→ Work to do
Include in the output exactly the lines from the opening of the data through the line containing "return skull", and nothing more.

→ Given data
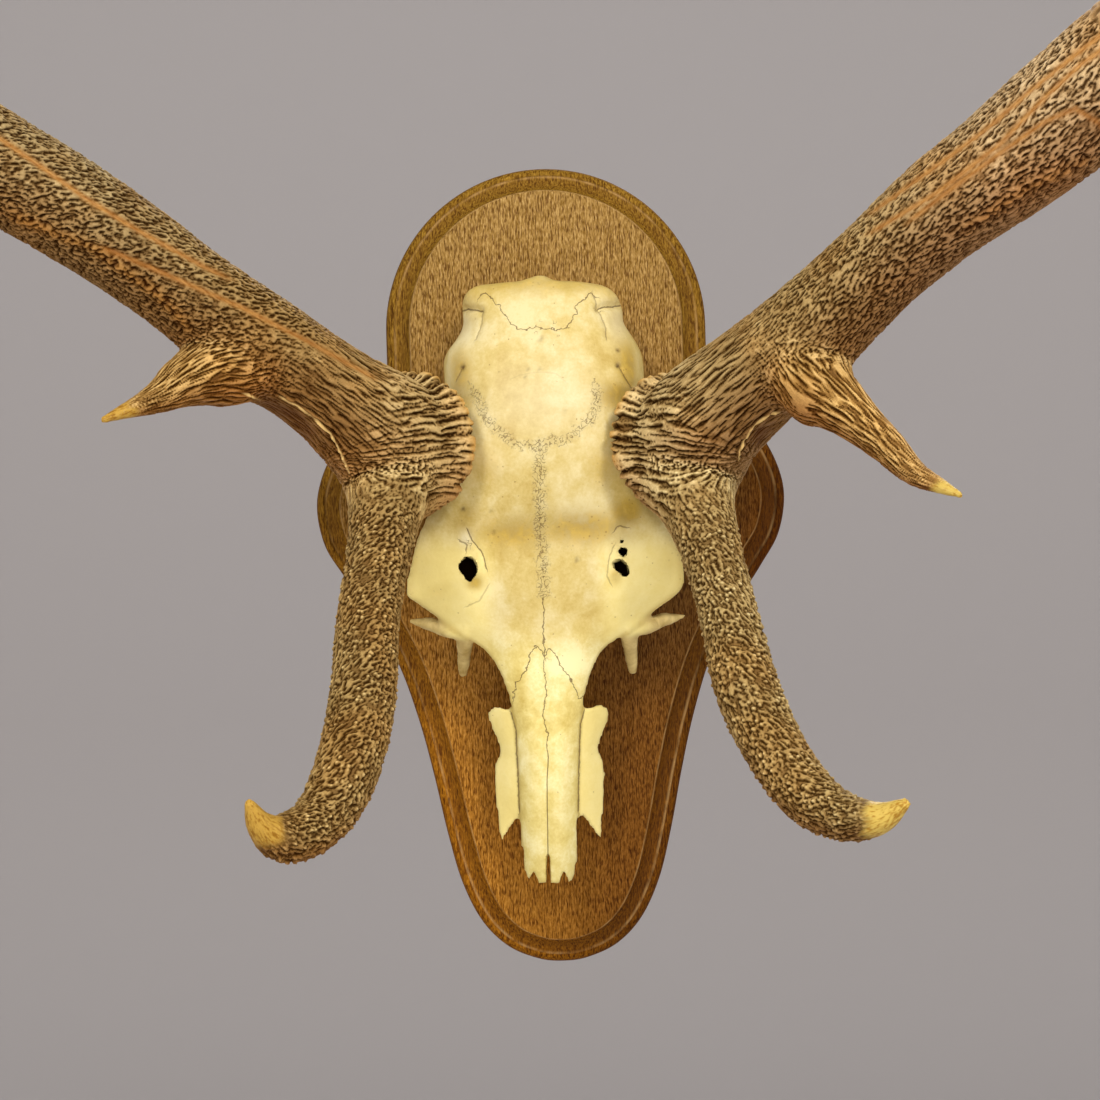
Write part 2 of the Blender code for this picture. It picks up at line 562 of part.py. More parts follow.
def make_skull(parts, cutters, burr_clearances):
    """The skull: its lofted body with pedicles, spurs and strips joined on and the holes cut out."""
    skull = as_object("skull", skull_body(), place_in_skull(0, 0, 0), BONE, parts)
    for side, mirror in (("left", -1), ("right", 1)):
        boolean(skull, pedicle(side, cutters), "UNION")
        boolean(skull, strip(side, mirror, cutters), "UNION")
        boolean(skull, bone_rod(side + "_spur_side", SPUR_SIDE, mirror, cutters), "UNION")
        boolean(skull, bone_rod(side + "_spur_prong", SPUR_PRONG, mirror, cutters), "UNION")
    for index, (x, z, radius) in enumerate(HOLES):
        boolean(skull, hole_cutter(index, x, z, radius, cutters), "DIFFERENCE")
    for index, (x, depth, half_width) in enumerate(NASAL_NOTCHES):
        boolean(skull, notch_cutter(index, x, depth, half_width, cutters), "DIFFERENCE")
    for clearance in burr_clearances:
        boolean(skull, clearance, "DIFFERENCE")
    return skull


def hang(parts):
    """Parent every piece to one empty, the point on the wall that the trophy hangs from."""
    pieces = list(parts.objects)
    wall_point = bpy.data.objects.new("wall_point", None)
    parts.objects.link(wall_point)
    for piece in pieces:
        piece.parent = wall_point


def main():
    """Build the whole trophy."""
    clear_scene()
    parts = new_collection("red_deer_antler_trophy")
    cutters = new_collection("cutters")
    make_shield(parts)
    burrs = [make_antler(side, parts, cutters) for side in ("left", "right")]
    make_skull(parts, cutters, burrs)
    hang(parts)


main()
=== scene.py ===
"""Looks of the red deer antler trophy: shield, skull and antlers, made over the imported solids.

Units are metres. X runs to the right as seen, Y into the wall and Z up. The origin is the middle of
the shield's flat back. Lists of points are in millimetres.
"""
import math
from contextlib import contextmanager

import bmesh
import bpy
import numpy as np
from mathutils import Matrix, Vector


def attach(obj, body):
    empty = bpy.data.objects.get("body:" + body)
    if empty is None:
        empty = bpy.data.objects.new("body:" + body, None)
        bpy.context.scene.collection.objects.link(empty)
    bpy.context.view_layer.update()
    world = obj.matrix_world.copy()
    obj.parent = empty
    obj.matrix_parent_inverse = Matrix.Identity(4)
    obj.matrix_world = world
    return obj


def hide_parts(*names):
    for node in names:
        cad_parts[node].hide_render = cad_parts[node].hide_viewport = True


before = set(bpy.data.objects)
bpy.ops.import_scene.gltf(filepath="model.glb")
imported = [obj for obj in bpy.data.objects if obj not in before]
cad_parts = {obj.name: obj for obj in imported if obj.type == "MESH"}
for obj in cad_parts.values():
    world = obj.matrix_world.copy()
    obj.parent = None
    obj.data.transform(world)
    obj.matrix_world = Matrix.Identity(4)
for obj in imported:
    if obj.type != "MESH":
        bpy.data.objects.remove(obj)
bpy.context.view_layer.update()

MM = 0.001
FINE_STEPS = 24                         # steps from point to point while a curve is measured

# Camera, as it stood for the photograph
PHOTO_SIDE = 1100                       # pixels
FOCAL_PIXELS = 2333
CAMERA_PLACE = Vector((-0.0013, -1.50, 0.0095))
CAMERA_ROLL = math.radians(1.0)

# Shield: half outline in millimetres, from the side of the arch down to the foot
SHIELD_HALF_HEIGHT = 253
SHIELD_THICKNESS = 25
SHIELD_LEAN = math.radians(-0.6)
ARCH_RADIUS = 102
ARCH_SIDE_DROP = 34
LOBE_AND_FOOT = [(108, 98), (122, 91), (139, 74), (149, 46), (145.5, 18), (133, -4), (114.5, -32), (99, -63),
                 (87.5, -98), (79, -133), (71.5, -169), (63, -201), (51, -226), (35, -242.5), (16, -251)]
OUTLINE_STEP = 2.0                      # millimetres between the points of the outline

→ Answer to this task
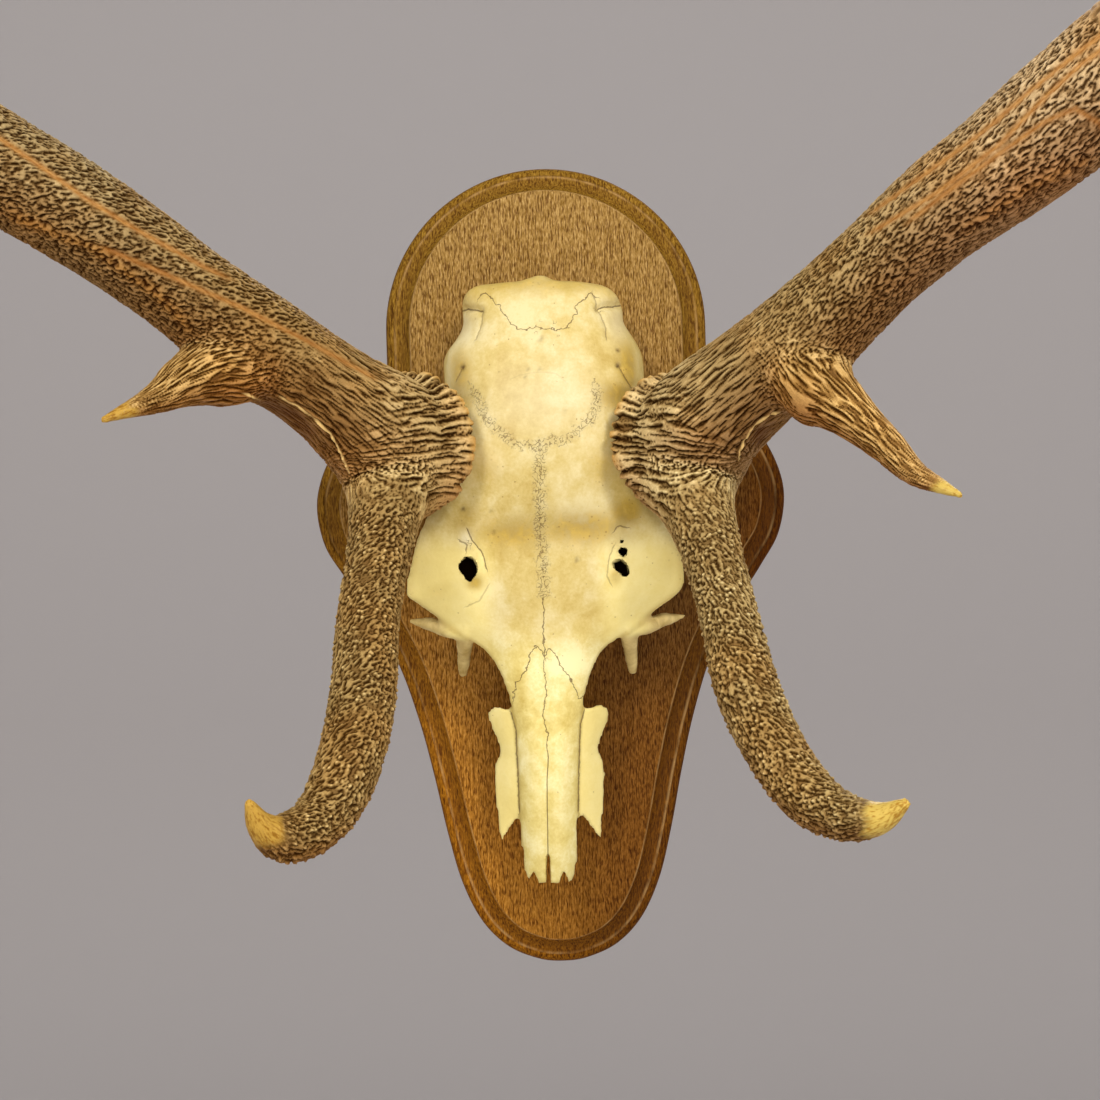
Write part 2 of the Blender code for this picture. It picks up at line 562 of part.py. More parts follow.
def make_skull(parts, cutters, burr_clearances):
    """The skull: its lofted body with pedicles, spurs and strips joined on and the holes cut out."""
    skull = as_object("skull", skull_body(), place_in_skull(0, 0, 0), BONE, parts)
    for side, mirror in (("left", -1), ("right", 1)):
        boolean(skull, pedicle(side, cutters), "UNION")
        boolean(skull, strip(side, mirror, cutters), "UNION")
        boolean(skull, bone_rod(side + "_spur_side", SPUR_SIDE, mirror, cutters), "UNION")
        boolean(skull, bone_rod(side + "_spur_prong", SPUR_PRONG, mirror, cutters), "UNION")
    for index, (x, z, radius) in enumerate(HOLES):
        boolean(skull, hole_cutter(index, x, z, radius, cutters), "DIFFERENCE")
    for index, (x, depth, half_width) in enumerate(NASAL_NOTCHES):
        boolean(skull, notch_cutter(index, x, depth, half_width, cutters), "DIFFERENCE")
    for clearance in burr_clearances:
        boolean(skull, clearance, "DIFFERENCE")
    return skull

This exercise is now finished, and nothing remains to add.